Stored data

▬▬▬▬▬▬▬▬▬▬

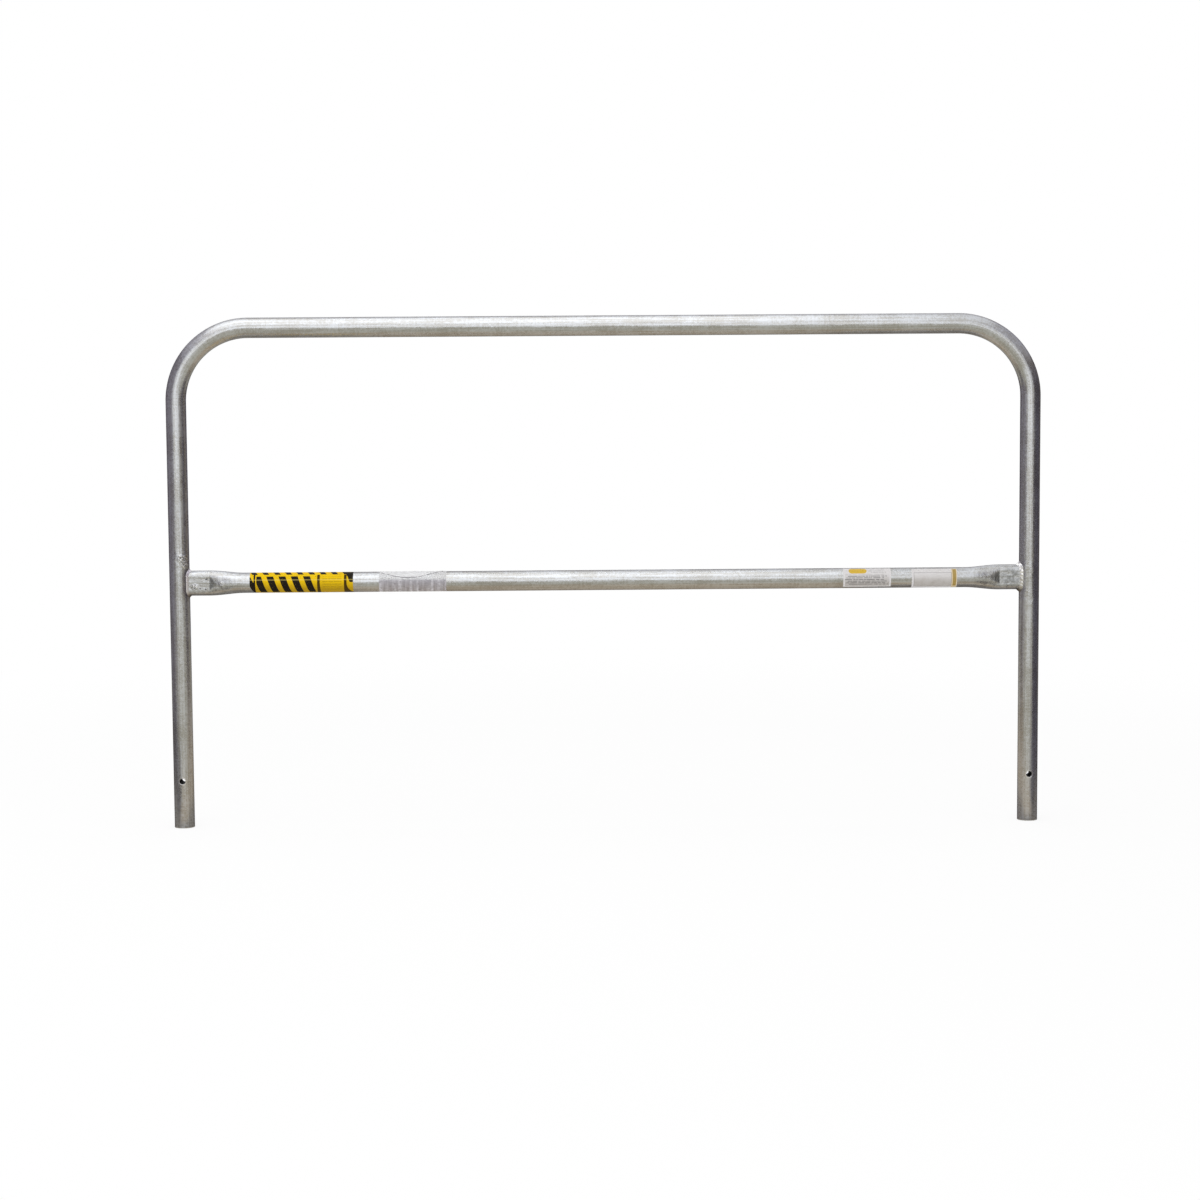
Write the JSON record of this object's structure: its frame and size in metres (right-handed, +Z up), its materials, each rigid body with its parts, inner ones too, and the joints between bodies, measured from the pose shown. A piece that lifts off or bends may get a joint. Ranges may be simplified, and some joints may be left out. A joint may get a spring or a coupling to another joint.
{
  "type": "guardrail section",
  "caption": "Bent-tube guardrail section with a welded, flat-ended mid rail and a cross hole for a pin near each foot.",
  "frame": {"origin": "on the plane of the two feet, midway between the legs and between the front and the back", "axes": "+X along the section to the right, +Y from the front to the back, +Z up from the feet to the top rail"},
  "size_m": [1.829, 0.0424, 1.07],
  "materials": {
    "galvanised_tube": "hot-dip galvanised, dull and mottled, with faint rings round the tube",
    "galvanised_weld": "galvanised weld bead, brighter than the tube",
    "stripe_vinyl": "yellow vinyl label printed with black shapes",
    "clear_film": "clear film label, hazy and wrinkled, with faint grey bars",
    "white_vinyl": "white vinyl label with plain bars and thin lines"
  },
  "bodies": {
    "root": {"frame_tube": "galvanised_tube", "mid_rail": "galvanised_tube", "weld_left": "galvanised_weld", "weld_right": "galvanised_weld", "stripe_label": "stripe_vinyl", "film_label": "clear_film", "ruled_label": "white_vinyl", "plate_label": "white_vinyl"}
  },
  "joints": []
}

▬▬▬▬▬▬▬▬▬▬

The exercise
Reproduce the full listing word for word.

Complete output
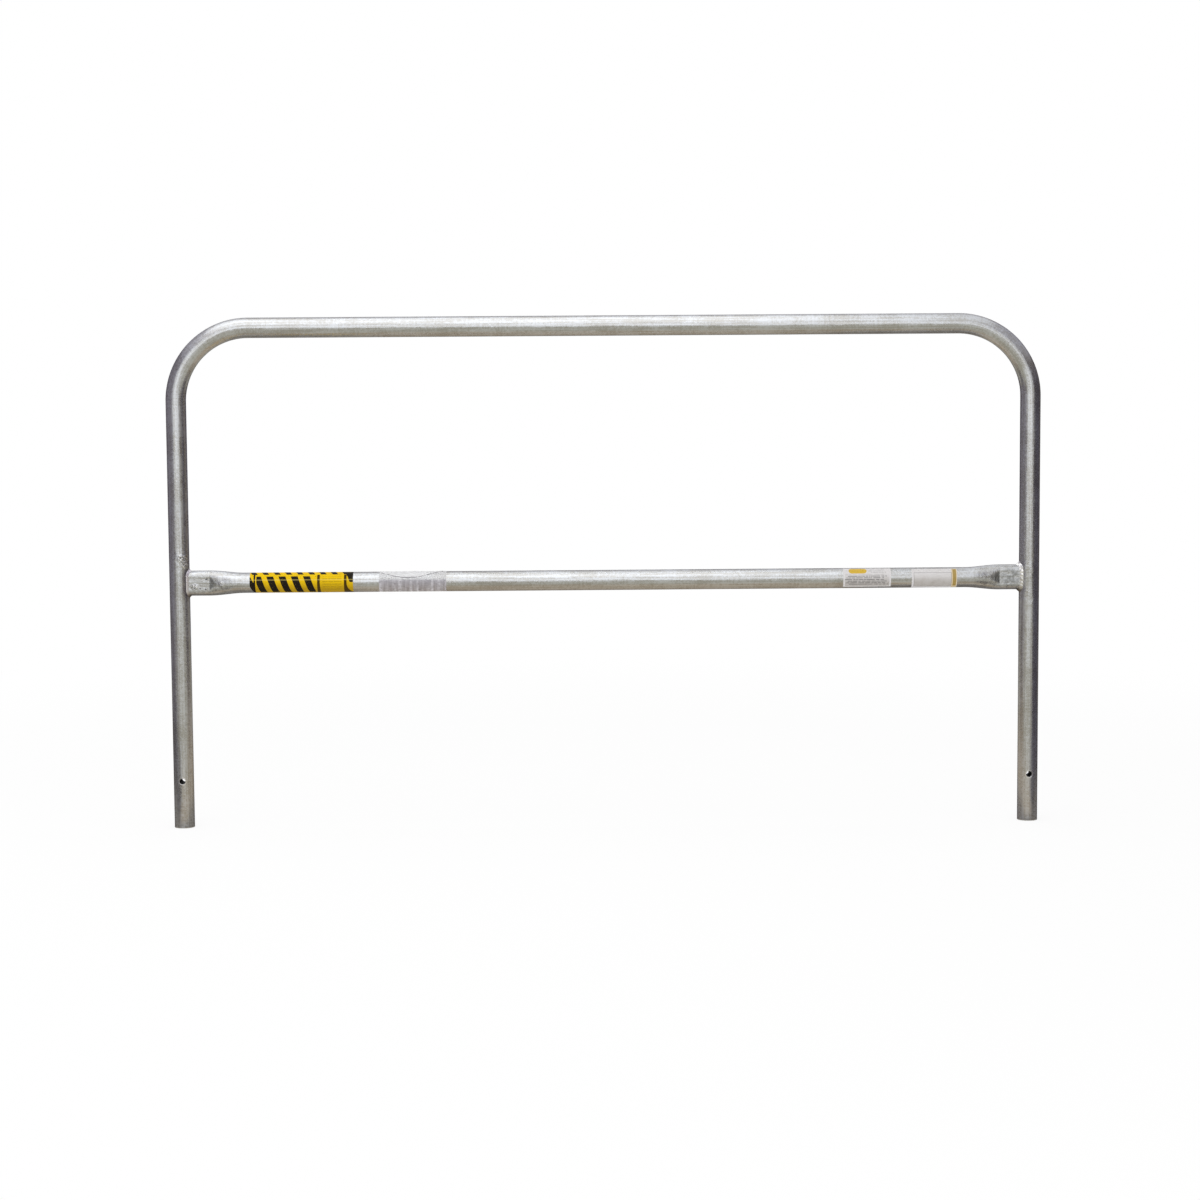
Write the JSON record of this object's structure: its frame and size in metres (right-handed, +Z up), its materials, each rigid body with its parts, inner ones too, and the joints between bodies, measured from the pose shown. A piece that lifts off or bends may get a joint. Ranges may be simplified, and some joints may be left out. A joint may get a spring or a coupling to another joint.
{
  "type": "guardrail section",
  "caption": "Bent-tube guardrail section with a welded, flat-ended mid rail and a cross hole for a pin near each foot.",
  "frame": {"origin": "on the plane of the two feet, midway between the legs and between the front and the back", "axes": "+X along the section to the right, +Y from the front to the back, +Z up from the feet to the top rail"},
  "size_m": [1.829, 0.0424, 1.07],
  "materials": {
    "galvanised_tube": "hot-dip galvanised, dull and mottled, with faint rings round the tube",
    "galvanised_weld": "galvanised weld bead, brighter than the tube",
    "stripe_vinyl": "yellow vinyl label printed with black shapes",
    "clear_film": "clear film label, hazy and wrinkled, with faint grey bars",
    "white_vinyl": "white vinyl label with plain bars and thin lines"
  },
  "bodies": {
    "root": {"frame_tube": "galvanised_tube", "mid_rail": "galvanised_tube", "weld_left": "galvanised_weld", "weld_right": "galvanised_weld", "stripe_label": "stripe_vinyl", "film_label": "clear_film", "ruled_label": "white_vinyl", "plate_label": "white_vinyl"}
  },
  "joints": []
}